I've not read the two novels he was working on for years, the two he published simultaneously before he died--"The Passenger," and "Stella Maris."  When "No Country for Old Men" was published, I was startled at first by the seismic change in sentence structure and writing style.  But it was apropos.  I got it.  I thought it was brilliant.  

When "The Road" was published, it got rave reviews.  I thought it was an unreadable bore.  Years passed.  McCarthy was now famous and wealthy.  I remember seeing him with his young son when "No Country for Old Men" was nominated for eight Oscar awards.  It won four including  Best Picture, Best Director, Best Supporting Actor, and Best Adapted Screenplay.  At the start of the show, McCarthy looked silly proud in his tuxedo, smiling like a movie star.  In the four acceptance speeches, nobody, not one person, thanked or even mentioned him.  His smile faded, his head seemed to flatten.  The last shot I remember them showing of him was with his teeth clenched, his grin a secret grimace.  

All press reports were about his Fellowship at the Santa Fe Institute.  He was, they said, enthralled by his fellow geniuses, great mathematicians and scientists.  It seemed wrong. . . completely.  

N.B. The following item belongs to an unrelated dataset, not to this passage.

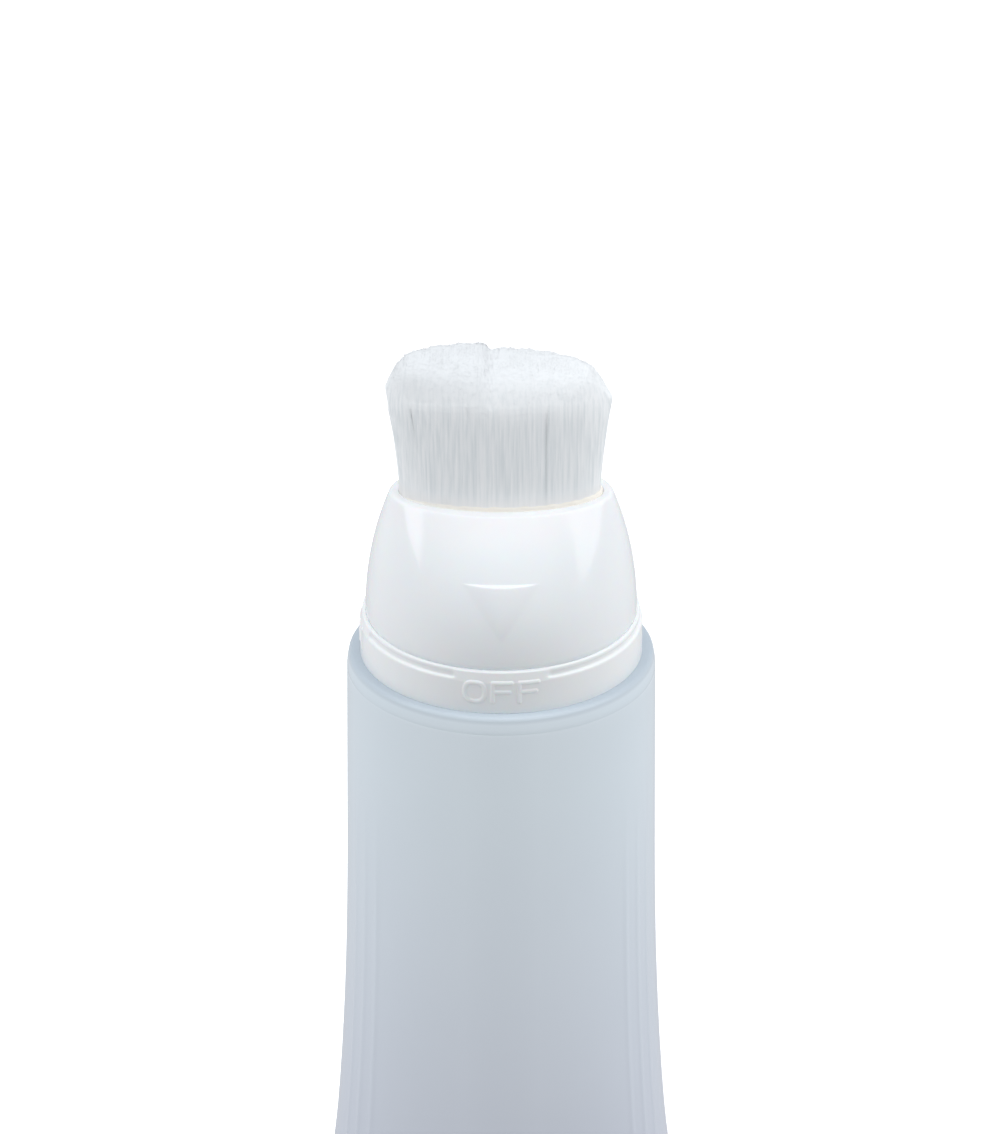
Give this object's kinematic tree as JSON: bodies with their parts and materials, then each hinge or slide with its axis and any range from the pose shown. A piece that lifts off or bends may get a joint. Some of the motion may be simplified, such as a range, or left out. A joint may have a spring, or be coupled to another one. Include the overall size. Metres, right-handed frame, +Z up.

I don't think I will ever be able to read his final novels.  

But. . . I am envious of this fuck (link).  Vincenzo Barney.  

He's the author of the article.  He's the one who Augusta Britt is confiding to.  They feel a kinship, he says.  Biographers are seeking her out, but she is only confiding in him.  So he writes.  I looked him up.  He has a subscription page on Substack.  I went to it, but I would be required to pay a monthly fee to read his articles.  I declined.  Later, I got this in my email.  In part, 

So you’re a fan, huh? I have a few others too: best-selling novelist Jonathan Lethem and co-founder of Los Angeles Review of Books and novelist Matthew Specktor. (See their endorsements on my About page.)

It’s protocol in these emails to implore you to upgrade to a paid subscription for all my brilliant bonus content—but I’d rather take this moment to just say thank you. You see, I’m a young, ambitious, energetic, impoverished (don’t quote me here) writer who dreams of writing my best for you. I will howl into the void if I have to, but I would much rather hear your voices than my own echoes. For standing here with me, I am forever grateful.

I employed a fellow who has written much for many publications of similar or greater quality than Barney, but the demise of print has cost him much, and he, too, I believe, has taken to Substack.  Fuck. . . I should move my blog there.  Would you pay $5/month to read this?  

Ha!

I will write him.  

"Dear Mr. Barney.  I am indeed, and have for many, many years, been howling into the void.  If you would like to join me for no money at all, you can read me here (link) (link).  For nothing at all, you could join my tens of readers monthly.  It is an awkward, un-edited, unrevised thing, but you can pretty much count on it daily.  With illustrations.  I look forward to seeing you there."

O.K.  Yea.  I'm jealous of the young shit.  Rather, who I should be contacting is Augusta Britt.  

"Dear Ms. Britt, 

We must meet.  You don't know me, but I have just become aware of you through Mr. Barney's Vanity Fair article.  It was good, but I am certain you will enjoy my company at least as much as you do his.  I have lived a good bit and am sure you will find I have more gravitas than he.  I am confident you will want to confide in me.  We share somewhat similar stories.  I look forward to hearing from you.  Best. . . ."

 I should go back on the hooch again.  My mind is becoming strangely active.  It is disconcerting.